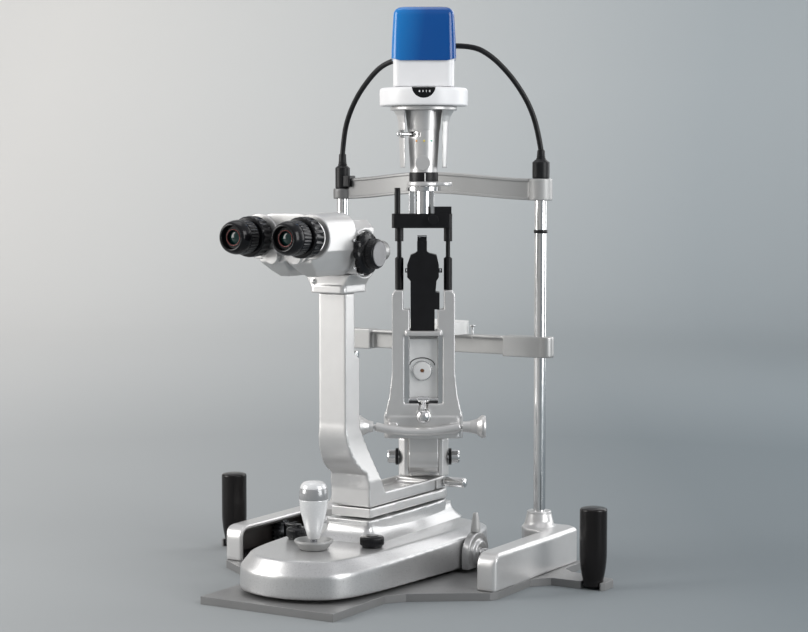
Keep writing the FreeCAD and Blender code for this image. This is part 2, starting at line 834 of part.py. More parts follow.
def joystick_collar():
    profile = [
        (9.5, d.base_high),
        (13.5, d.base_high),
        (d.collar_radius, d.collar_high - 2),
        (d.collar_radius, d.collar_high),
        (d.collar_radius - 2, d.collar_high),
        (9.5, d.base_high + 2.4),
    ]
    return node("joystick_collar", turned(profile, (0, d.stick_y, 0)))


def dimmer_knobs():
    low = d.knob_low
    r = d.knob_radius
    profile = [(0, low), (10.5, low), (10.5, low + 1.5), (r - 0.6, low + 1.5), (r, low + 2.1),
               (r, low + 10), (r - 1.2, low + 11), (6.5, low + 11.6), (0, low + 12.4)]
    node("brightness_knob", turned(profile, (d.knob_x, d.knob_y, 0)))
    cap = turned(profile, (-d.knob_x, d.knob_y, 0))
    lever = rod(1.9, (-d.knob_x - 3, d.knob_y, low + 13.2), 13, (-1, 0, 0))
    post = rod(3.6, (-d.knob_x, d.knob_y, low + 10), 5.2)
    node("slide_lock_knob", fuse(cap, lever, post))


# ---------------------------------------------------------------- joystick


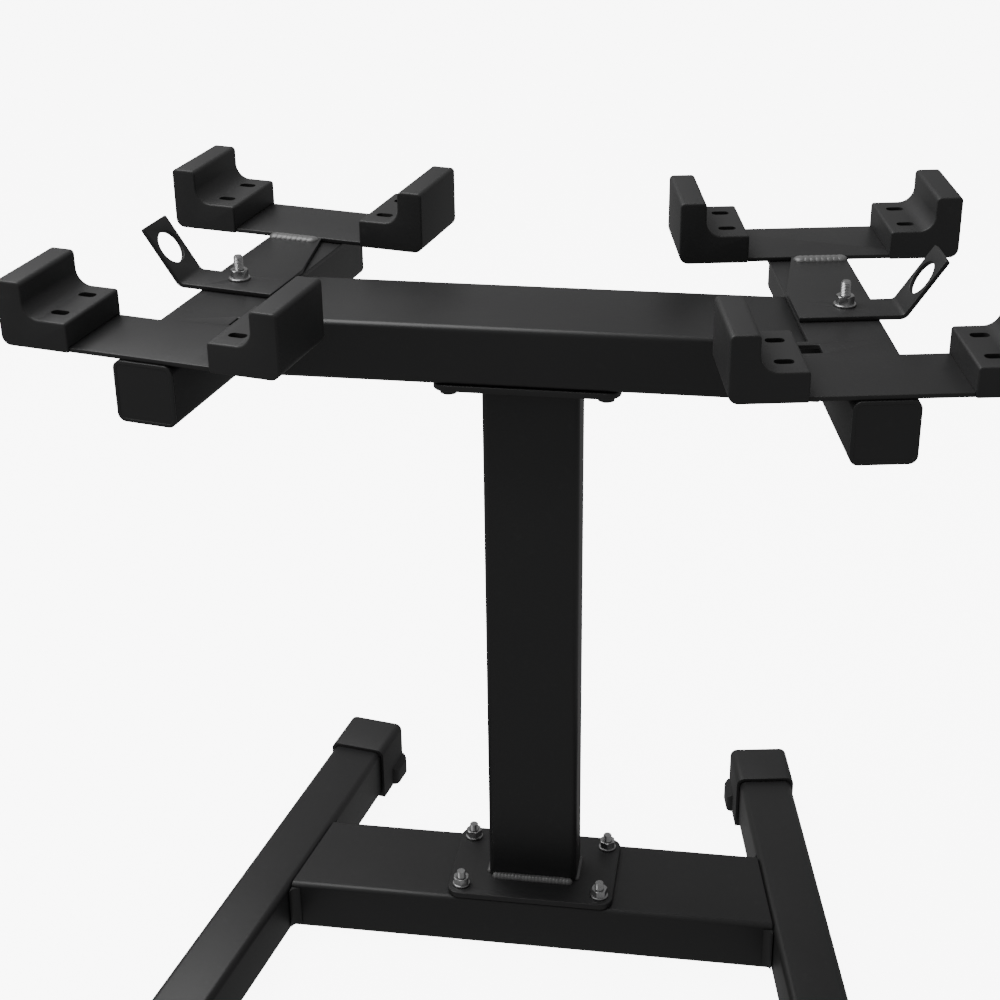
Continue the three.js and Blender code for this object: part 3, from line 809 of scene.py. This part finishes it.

----------

Write out the entries in full, exactly as given.

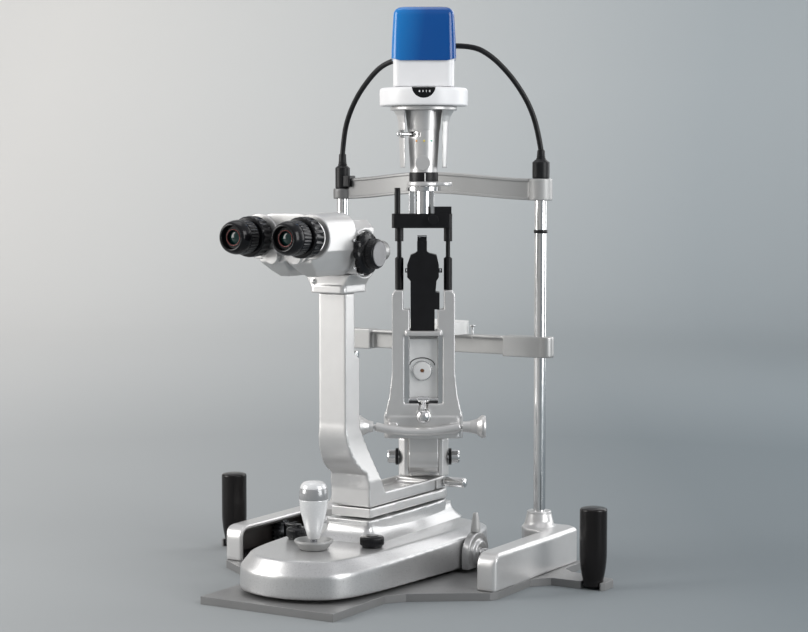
Keep writing the FreeCAD and Blender code for this image. This is part 2, starting at line 834 of part.py. More parts follow.
def joystick_collar():
    profile = [
        (9.5, d.base_high),
        (13.5, d.base_high),
        (d.collar_radius, d.collar_high - 2),
        (d.collar_radius, d.collar_high),
        (d.collar_radius - 2, d.collar_high),
        (9.5, d.base_high + 2.4),
    ]
    return node("joystick_collar", turned(profile, (0, d.stick_y, 0)))


def dimmer_knobs():
    low = d.knob_low
    r = d.knob_radius
    profile = [(0, low), (10.5, low), (10.5, low + 1.5), (r - 0.6, low + 1.5), (r, low + 2.1),
               (r, low + 10), (r - 1.2, low + 11), (6.5, low + 11.6), (0, low + 12.4)]
    node("brightness_knob", turned(profile, (d.knob_x, d.knob_y, 0)))
    cap = turned(profile, (-d.knob_x, d.knob_y, 0))
    lever = rod(1.9, (-d.knob_x - 3, d.knob_y, low + 13.2), 13, (-1, 0, 0))
    post = rod(3.6, (-d.knob_x, d.knob_y, low + 10), 5.2)
    node("slide_lock_knob", fuse(cap, lever, post))


# ---------------------------------------------------------------- joystick


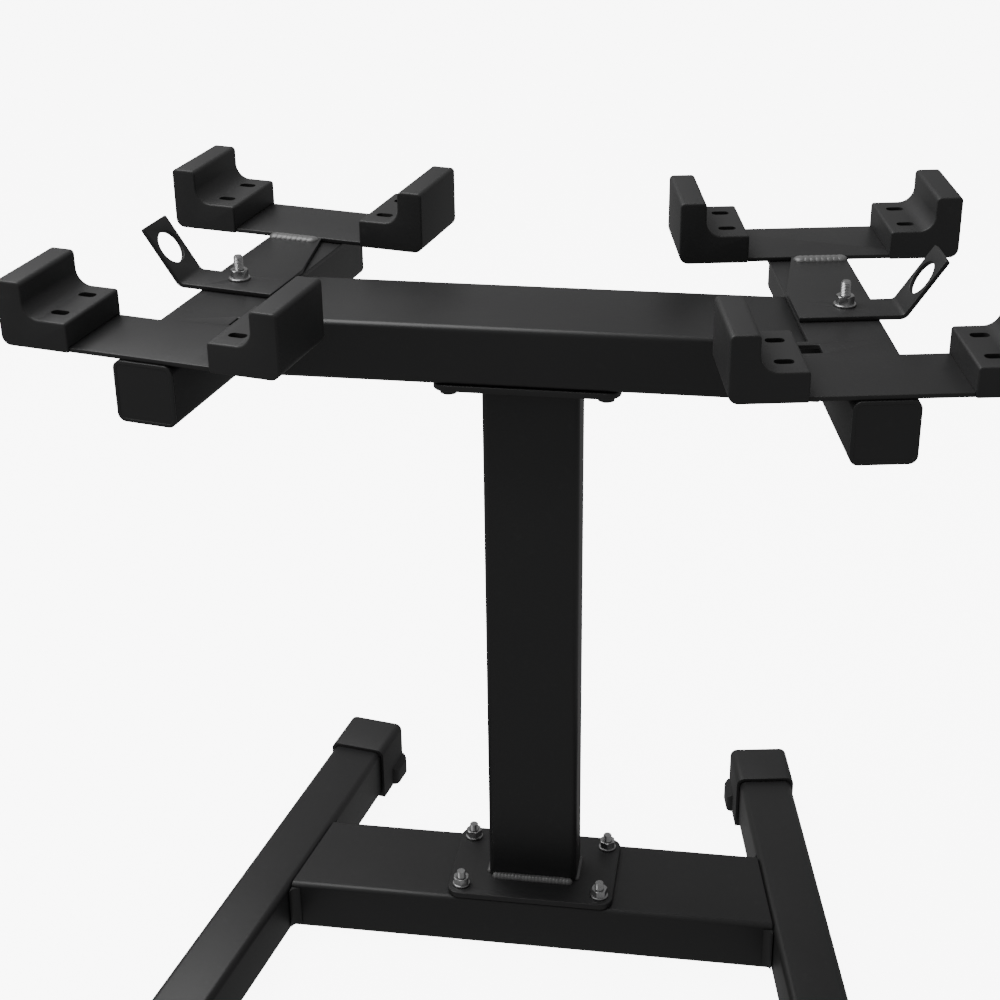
Continue the three.js and Blender code for this object: part 3, from line 809 of scene.py. This part finishes it.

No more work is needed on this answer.